In the past, specifications talked of retentions and all manner of abbreviations and acronyms. Now specifiers just have to familiarise themselves with five Hazard Classes (HCs), one of which is sub-divided.

These are:

  • HC1: internal use, dry, insect risk;

  • HC2: internal use, risk of wetting;

  • HC3a: external use, above damp proof course, coated;

  • HC3b: external use, above damp proof course, uncoated;

  • HC4: direct soil or fresh water contact;

  • HC5: marine use.

    While individual finishes may require different types of base processes (ie low pressure solvent based), there should not be any reason for confusion on the basic principles.

    Anthony Bell, Osmose marketing services manager, explained how the company is spreading the simplified word. “Visitors to our website ( select ‘specification guide’. This will bring up a pictorial description of all the components and their respective use, together with the Hazard Class that they should be treated to. We also have a handy leaflet A quick guide to specifying timber.”

    All this information and legislation has actually been around for some time, but inevitably the message is only just starting to filter through to all levels of the trade. “Our customers are well informed through our training and communication,” said Janet Brown of Arch Timber Protection. “Through our contact with architects and the CPD seminars that we run, specifiers tend to be up to speed; it’s with the end user that the industry has the most work to do. At Arch we have the means to improve levels of knowledge and the guide included with this issue of TTJ is just one example.”

    Steve Young, director of operations at the Timber Decking Association (TDA), explained where its members see the current level of knowledge. “None of the basic elements are new and we’ve been setting out treatment specifications for some time through our DeckMark QA Scheme requirements. But just calling timber ‘treated’ is still a problem as people don’t understand the nuances; it’s a myth that all treated timber is the same.

    “To meet the design performance, particularly with decking and other external timber structures, you must ensure that the specification for each part is adhered to. In other words, the posts which are in ground contact must be to HC4, whilst the other elements will probably only need to be to HC3b.

    Lost knowledge

    “The frustrating part is that when preservative treated timber was initially brought onto the market there was a great deal of knowledge, which appears to have gone, leaving people just assuming timber is either treated or untreated. During our TDA training courses we include a section on treatment, so yard staff can explain to customers which components can or cannot be used in ground contact. If we want to ensure the long-term future of external timber we have to provide quality products and information, through trained staff.”

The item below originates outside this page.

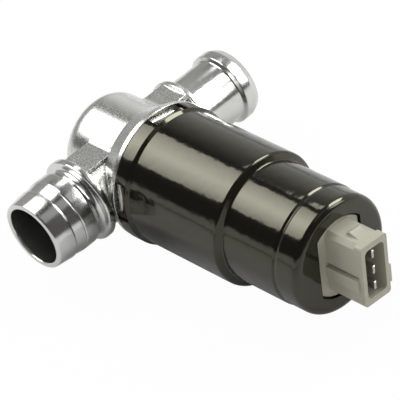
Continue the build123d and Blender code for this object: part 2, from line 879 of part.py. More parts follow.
brushes = {}
brush_springs = {}
spring_start_r = brush_tail_r + spring_gap + spring_wall / 2
spring_stop_r = box_outer_r - box_wall - spring_gap - spring_wall / 2
spring_step = (spring_stop_r - spring_start_r) / spring_folds
spring_points = []
for fold in range(spring_folds + 1):
    spring_points.append((spring_start_r + fold * spring_step, spring_swing * (-1) ** fold))
for brush_letter, angle in zip("abc", brush_angles()):
    with BuildPart() as brush:
        with BuildSketch(spoke_plane(brush_x - brush_height / 2, angle)):
            with Locations((brush_tail_r / 2, 0)):
                Rectangle(brush_tail_r, brush_width)
            Circle(brush_face_r, mode=Mode.SUBTRACT)
        extrude(amount=brush_height)
    brushes["brush_" + brush_letter] = brush.part
    with BuildPart() as brush_spring:
        with BuildSketch(spoke_plane(brush_x - spring_width / 2, angle)):
            with BuildLine():
                Polyline(spring_points)
            trace(line_width=spring_wall)
        extrude(amount=spring_width)
    brush_springs["brush_spring_" + brush_letter] = brush_spring.part

# Rear bush and its washer
with BuildPart() as rear_bush:
    with BuildSketch(across(bush_start)):
        Circle(bush_r)
        Circle(shaft_r + bush_running_gap, mode=Mode.SUBTRACT)
    extrude(amount=bush_stop - bush_start)

with BuildPart() as thrust_washer:
    with BuildSketch(across(bush_start - washer_gap - washer_wall)):
        Circle(washer_r)
        Circle(shaft_r + washer_gap, mode=Mode.SUBTRACT)
    extrude(amount=washer_wall)

# Flat contact blades with the tails that reach the brush holder
blades = {}
blade_heights = {"blade_upper": blade_pitch, "blade_lower": -blade_pitch}
for blade_name, blade_v in blade_heights.items():
    outward = blade_v / blade_pitch
    tail_v = outward * blade_tail_reach
    with BuildPart() as blade:
        with BuildSketch(plug_side(0)):
            with Locations(((blade_root + blade_tip) / 2, blade_v)):
                Rectangle(blade_tip - blade_root, blade_width)
            with Locations((blade_root + blade_tail_width / 2, (blade_v + tail_v) / 2)):
                Rectangle(blade_tail_width, abs(tail_v - blade_v))
            with Locations(((blade_root + holder_stop) / 2, tail_v - outward * blade_tail_width / 2)):
                Rectangle(blade_root - holder_stop, blade_tail_width)
        extrude(amount=blade_wall / 2, both=True)
        blade_tip_edges = blade.faces().sort_by(Axis.X)[-1].edges()
        chamfer(blade_tip_edges, blade_point)
    blades[blade_name] = blade.part

with BuildPart() as blade:
    with BuildSketch(plug_side(0)):
        with Locations(((blade_root + blade_tip) / 2, 0)):
            Rectangle(blade_tip - blade_root, blade_width)
    extrude(amount=blade_wall / 2, both=True)
    with BuildSketch(plug_plane(blade_root, plug_rise)):
        with Locations((blade_tail_reach / 2, 0)):
            Rectangle(blade_tail_reach, blade_width)
    extrude(amount=blade_wall)
    with BuildSketch(plug_plane(holder_stop, plug_rise)):
        with Locations((blade_tail_reach - blade_wall / 2, 0)):
            Rectangle(blade_wall, blade_width)
    extrude(amount=blade_root - holder_stop)
    chamfer(blade.faces().sort_by(Axis.X)[-1].edges(), blade_point)
blades["blade_middle"] = blade.part

# Plug housing: moulded round the blades
with BuildPart() as plug_housing:
    with BuildSketch(across(disc_start)):
        Circle(disc_r)
    extrude(amount=disc_stop - disc_start)
    with BuildSketch(across(holder_stop + skirt_gap)):
        Circle(disc_r)
        Circle(disc_r - skirt_wall, mode=Mode.SUBTRACT)
    extrude(amount=disc_start - holder_stop - skirt_gap)
    with BuildSketch(across(bush_start)):
        Circle(disc_boss_r)
    extrude(amount=disc_start - bush_start)
    with BuildSketch(across(bush_start)):
        Circle(bush_r)
    extrude(amount=bush_stop - bush_start, mode=Mode.SUBTRACT)
    # Groove of the sealing cord
    with BuildSketch(across(plug_seal_x - seal_groove / 2)):
        Circle(tail_bore_r)
        Circle(tail_bore_r - 2 * (seal_cord_r + seal_squeeze), mode=Mode.SUBTRACT)
    extrude(amount=seal_groove, mode=Mode.SUBTRACT)
    # Plinth in the window of the can, round with two flats
    with BuildSketch(plug_plane(disc_stop, 0)):
        Circle(plinth_r)
        Rectangle(2 * plinth_half, 2 * plinth_r, mode=Mode.INTERSECT)
    extrude(amount=plinth_stop - disc_stop)
    # Box and its socket
    with BuildSketch(plug_plane(disc_stop, plug_rise)):
        RectangleRounded(box_width, box_height, box_round)
    extrude(amount=plug_stop - disc_stop)
    with BuildSketch(plug_plane(plug_stop - socket_depth, plug_rise)):
        RectangleRounded(socket_width, socket_height, socket_round)
    extrude(amount=socket_depth, mode=Mode.SUBTRACT)
    # Bevels along both upper edges, which stop short of the mouth
    with BuildSketch(plug_plane(plinth_stop, plug_rise)):
        with Locations((box_width / 2, box_height / 2), (-box_width / 2, box_height / 2)):
            Rectangle(bevel_side, bevel_side, rotation=edge_bevel_turn)
    extrude(amount=bevel_stop - plinth_stop, mode=Mode.SUBTRACT)
    # Catches for the wire clip, on both narrow sides
    for side in (1, -1):
        with BuildSketch(plug_side(0)):
            with BuildLine():
                Polyline(
                    (catch_start, side * (box_height / 2 - catch_height)),
                    (catch_start, side * (box_height / 2 + catch_height / 2)),
                    (catch_top, side * (box_height / 2 + catch_height)),
                    (catch_stop, side * box_height / 2),
                    (catch_stop, side * (box_height / 2 - catch_height)),
                    close=True,
                )
            make_face()
        extrude(amount=catch_width / 2, both=True)
    # Keying rails on both broad sides, with a groove above the near one
    with BuildSketch(plug_side(-box_width / 2)):
        with Locations(((plinth_stop + rail_stop) / 2, rail_top - rail_height / 2)):
            Rectangle(rail_stop - plinth_stop, rail_height)
    extrude(amount=rail_out)
    with BuildSketch(plug_side(-box_width / 2)):
        with Locations(((plinth_stop + rail_stop) / 2, rail_top + key_groove / 2)):
            Rectangle(rail_stop - plinth_stop, key_groove)
    extrude(amount=-key_depth, mode=Mode.SUBTRACT)
    with BuildSketch(plug_side(box_width / 2)):
        with Locations(((plinth_stop + plug_stop) / 2, rail_top - far_rail_height / 2)):
            Rectangle(plug_stop - plinth_stop, far_rail_height)
    extrude(amount=-rail_out)
    for blade_part in blades.values():
        add(blade_part, mode=Mode.SUBTRACT)

with BuildPart() as plug_seal:
    with BuildSketch(Plane.XY):
        with Locations((station(plug_seal_x), tail_bore_r - seal_cord_r - seal_squeeze)):
            Circle(seal_cord_r)
    revolve(axis=Axis.X)

# Every piece with its name
pieces = {
    "valve_body": valve_body.part,
    "bearing_plate": bearing_plate.part,
    "stop_pin": stop_pin.part,
    "plate_seal": plate_seal.part,
    "shaft_seal": shaft_seal.part,
    "bearing_outer_race": bearing_outer_race.part,
    "bearing_inner_race": bearing_inner_race.part,
    "bearing_balls": bearing_balls.part,
    "rotor_shaft": rotor_shaft.part,
    "retaining_ring": retaining_ring.part,
    "rotary_slide": rotary_slide.part,
    "armature_core": armature_core.part,
    "contact_drum": contact_drum.part,
    "slip_contacts": slip_contacts.part,
    "motor_can": motor_can.part,
    "brush_holder": brush_holder.part,
    "rear_bush": rear_bush.part,
    "thrust_washer": thrust_washer.part,
    "plug_housing": plug_housing.part,
    "plug_seal": plug_seal.part,
}
for group in (windings, magnets, magnet_clips, brushes, brush_springs, blades):
    pieces.update(group)

os.makedirs("parts", exist_ok=True)
for piece_name, piece in pieces.items():
    piece.label = piece_name
    export_step(piece, "parts/" + piece_name + ".step")
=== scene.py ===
import bmesh
import bpy
import numpy as np
from mathutils import Matrix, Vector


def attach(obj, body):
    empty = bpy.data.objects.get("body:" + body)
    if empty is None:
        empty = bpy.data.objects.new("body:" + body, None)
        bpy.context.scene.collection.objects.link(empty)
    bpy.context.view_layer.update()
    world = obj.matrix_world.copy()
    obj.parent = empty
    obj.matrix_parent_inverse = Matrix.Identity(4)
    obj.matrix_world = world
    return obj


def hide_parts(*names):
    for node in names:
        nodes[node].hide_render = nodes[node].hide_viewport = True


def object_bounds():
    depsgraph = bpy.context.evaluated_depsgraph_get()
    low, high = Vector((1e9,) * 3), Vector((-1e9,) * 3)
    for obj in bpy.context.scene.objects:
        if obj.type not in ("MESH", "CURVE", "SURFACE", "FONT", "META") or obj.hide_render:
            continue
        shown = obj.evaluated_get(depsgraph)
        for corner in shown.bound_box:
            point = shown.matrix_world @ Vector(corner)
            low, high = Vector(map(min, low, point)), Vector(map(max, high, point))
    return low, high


# Idle air control valve, in metres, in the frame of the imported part:
# +X along the motor axis to the plug, +Y along the hose nipples, +Z up.
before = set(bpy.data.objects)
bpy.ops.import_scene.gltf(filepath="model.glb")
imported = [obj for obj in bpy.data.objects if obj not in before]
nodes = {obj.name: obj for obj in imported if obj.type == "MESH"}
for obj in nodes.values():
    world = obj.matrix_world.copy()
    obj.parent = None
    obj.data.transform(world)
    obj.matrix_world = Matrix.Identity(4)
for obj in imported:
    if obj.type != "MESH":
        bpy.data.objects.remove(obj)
cad_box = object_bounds()
mm = 0.001


# Camera
# A long lens that looks along the photograph's line of sight, rolled as the photograph is.
# The picture is 400 x 400, so the focal length in pixels gives the lens on a 36 mm sensor.
def placed(across, along, back, place):
    """Matrix whose columns are an object's own X, Y and Z directions and its place in metres."""
    rows = np.column_stack([across, along, back, place])
    return Matrix([list(row) for row in rows] + [[0.0, 0.0, 0.0, 1.0]])


camera_target = np.array([-4.419, -3.891, 0.0]) * mm
camera_distance = 761.258 * mm
focal_pixels = 2797.4
picture_pixels = 400.0
sensor_mm = 36.0
camera_back = np.array([0.6242, -0.4641, 0.6285])
camera_right = np.array([0.7005, 0.6886, -0.1875])
camera_back = camera_back / np.linalg.norm(camera_back)
camera_up = np.cross(camera_back, camera_right)
camera_up = camera_up / np.linalg.norm(camera_up)
camera_right = np.cross(camera_up, camera_back)
camera_place = camera_target + camera_back * camera_distance
camera_data = bpy.data.cameras.new("camera")
camera_data.lens = focal_pixels * sensor_mm / picture_pixels
camera_data.sensor_width = sensor_mm
camera_data.clip_start = 0.05
camera_data.clip_end = 20.0
camera = bpy.data.objects.new("camera", camera_data)
camera.matrix_world = placed(camera_right, camera_up, camera_back, camera_place)
bpy.context.scene.collection.objects.link(camera)
bpy.context.scene.camera = camera
bpy.context.scene.view_settings.view_transform = "Standard"


# Lamps
# A large softbox stands up and to the left, brighter in its middle, and its edges show in the black paint.
# One lamp behind and one to the right light the rest, and one fills the socket without being mirrored.
# The glows and shines add light only to what paint and metal mirror.
def linear(code):
    """Linear colour of an sRGB hex code, each channel raised by the sRGB curve."""
    value = np.array([int(code[i:i + 2], 16) for i in (0, 2, 4)]) / 255.0
    curve = np.where(value <= 0.04045, value / 12.92, ((value + 0.055) / 1.055) ** 2.4)
    return (float(curve[0]), float(curve[1]), float(curve[2]), 1.0)


def softbox(name, place_mm, plane, size_mm, watts, diffuse=True, glossy=True):
    """Rectangular lamp with a size across and along the two directions of its plane.
    Its back is their cross product, and it shines the other way."""
    across, along = plane
    back = np.cross(across, along)
    back = back / np.linalg.norm(back)
    along = along / np.linalg.norm(along)
    lamp_data = bpy.data.lights.new(name, "AREA")
    lamp_data.shape = "RECTANGLE"
    lamp_data.size = size_mm[0] * mm
    lamp_data.size_y = size_mm[1] * mm
    lamp_data.energy = watts
    lamp = bpy.data.objects.new(name, lamp_data)
    lamp.matrix_world = placed(np.cross(along, back), along, back, np.array(place_mm) * mm)
    lamp.visible_camera = False
    lamp.visible_diffuse = diffuse
    lamp.visible_glossy = glossy
    bpy.context.scene.collection.objects.link(lamp)


x_axis, y_axis, z_axis = np.eye(3)
left_plane = (np.array([0.904, 0.0, 0.427]), np.array([-0.008, 0.98, 0.198]))
back_plane = (x_axis, np.array([0.0, 0.78, -0.62]))
right_plane = (y_axis, z_axis)
top_plane = (x_axis, y_axis)
left_width_mm = 330.0
glow_lengths_mm = (330.0, 276.0, 222.0, 168.0, 114.0, 60.0)
glow_watts_per_mm = 0.00052
glow_step_mm = 4.0
back_size_mm = (285.0, 256.0)
softbox("left_key", (-225.0, -106.0, 366.0), left_plane, (left_width_mm, 395.0), 1.40)
for number, length_mm in enumerate(glow_lengths_mm):
    softbox("left_glow_%d" % (number + 1), (-225.0, -103.0, 362.0 - glow_step_mm * number), left_plane,
            (left_width_mm, length_mm), glow_watts_per_mm * length_mm, diffuse=False)
softbox("back_lamp", (160.0, 378.0, 375.0), back_plane, back_size_mm, 1.60)
softbox("back_glow", (160.0, 375.5, 371.9), back_plane, back_size_mm, 1.00, diffuse=False)
softbox("right_lamp", (400.0, 368.0, 245.0), right_plane, (200.0, 250.0), 0.80)
softbox("socket_fill", (420.0, -190.0, 90.0), right_plane, (200.0, 200.0), 0.24, glossy=False)
softbox("land_shine", (-225.0, 200.0, 406.0), top_plane, (120.0, 72.0), 0.10, diffuse=False)
softbox("top_shine", (165.0, 50.0, 380.0), top_plane, (220.0, 180.0), 0.04, diffuse=False)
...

    One leading treatment company confirmed the suspicions of many. “Out of our entire customer base, there only seem to be six who actually state on their purchase orders which HC they require. The usual requests are ‘green treat’, ‘CCA’ or ‘clear’. We have to protect ourselves and we have written to every customer explaining that, unless requested otherwise, we will treat to HC2. What’s even more worrying is when we get asked for (but don’t supply) ‘clear’ treatment for vulnerable components like fence posts, because the customer wants them in a hurry.”

    Neil Ryan, managing director of treatment facilities company PTG Treatments, agreed that educating end users presented challenges. “We have started to work with our customers to get this information across. It’s probably fair to say that the chemical manufacturers assume that there’s a good understanding of legislation at most levels, but since joining PTG I’ve soon learned that this is not the case, so now we’re really pushing this information.

    “We often have to start the conversation with ‘is it green or yellow treatment?’ and build up from there, by asking structured questions. The problem is that if we misinterpret the information there’s a risk that the wrong product specification will be used. While that’s down to our customer, nobody wants to get it wrong intentionally. We have preset codes for each HC so that our paperwork explains the relevant uses, but inevitably many customers just want to know ‘what’s your price for green?’.”

    Mr Ryan also explained that some other countries address the issue more effectively. “In France all the information is displayed at the point of sale and the customer is asked which HC is needed. In an unregulated, unpoliced industry such as the UK, the lowest common denominator tends to stick; hopefully the new HCs will raise the whole profile of treatment.”

    Balancing the merits

    Realistically, the price of treatment is mainly affected by the amount of chemical applied and over-treatment is wasteful. The industry also has to balance the merits of long life performance against poor public perception of timber, particularly if fence posts fail after a few years and are replaced by concrete or plastic.

    Labelling is probably the most effective method of advising customers, particularly retail buyers, of each component’s suitability. Hoppings Softwood Products is a leading supplier of decking products and a member of the TDA. Chairman Charles Hopping explained the company’s strat-egy. “We offer HC1/2 joists for general building and we’re seeing a growing demand for treated timber in general. We introduced joists specifically for decking to HC3 and posts to HC4. On labelling we have ‘in ground contact’ and ‘out of ground contact’ labels and we promote this very heavily. Even after this level of promotion, many customers still seem to opt for lowest cost.”

    Given the amount of information available from manufacturers and the time that has elapsed since these changes were made, it would be reasonable to expect some sort of recognition within the industry at importing and merchanting levels. However, a brief phone around drew a complete blank.

    For example, two major importers of treated fencing material were contacted. One made reference to the data sheet from its treatment supplier which advised that the chemical could reach HC4, but did not know what the material was actually treated to. The other importer suggested that we contact its treatment company and said all its fencing materials were treated to the same level.

    The merchants did not fare any better and while one did go and check, he was only able to confirm the brand of chemical used.

    Fortunately the British-grown sawmilling sector does seem to be up to speed, with one company explaining very accurately how it treats to HC3 on all products, except posts which are treated to HC4; any specific specifications could also be catered for.

    The challenge remains to change the general trade impression that all “treated” timber is the same. All parties can create a significant change in this mentality by asking some very direct questions, using the HC numbers as easy reference points.

    Written verification is the main tool. By accurate confirmation on all purchase paperwork, requesting treatment certification and by explaining all of the issues to customers in writing, the deliberate corner cutters will be identified, leaving the bulk of the timber industry to continue promoting quality products, with known values, that are fit for purpose.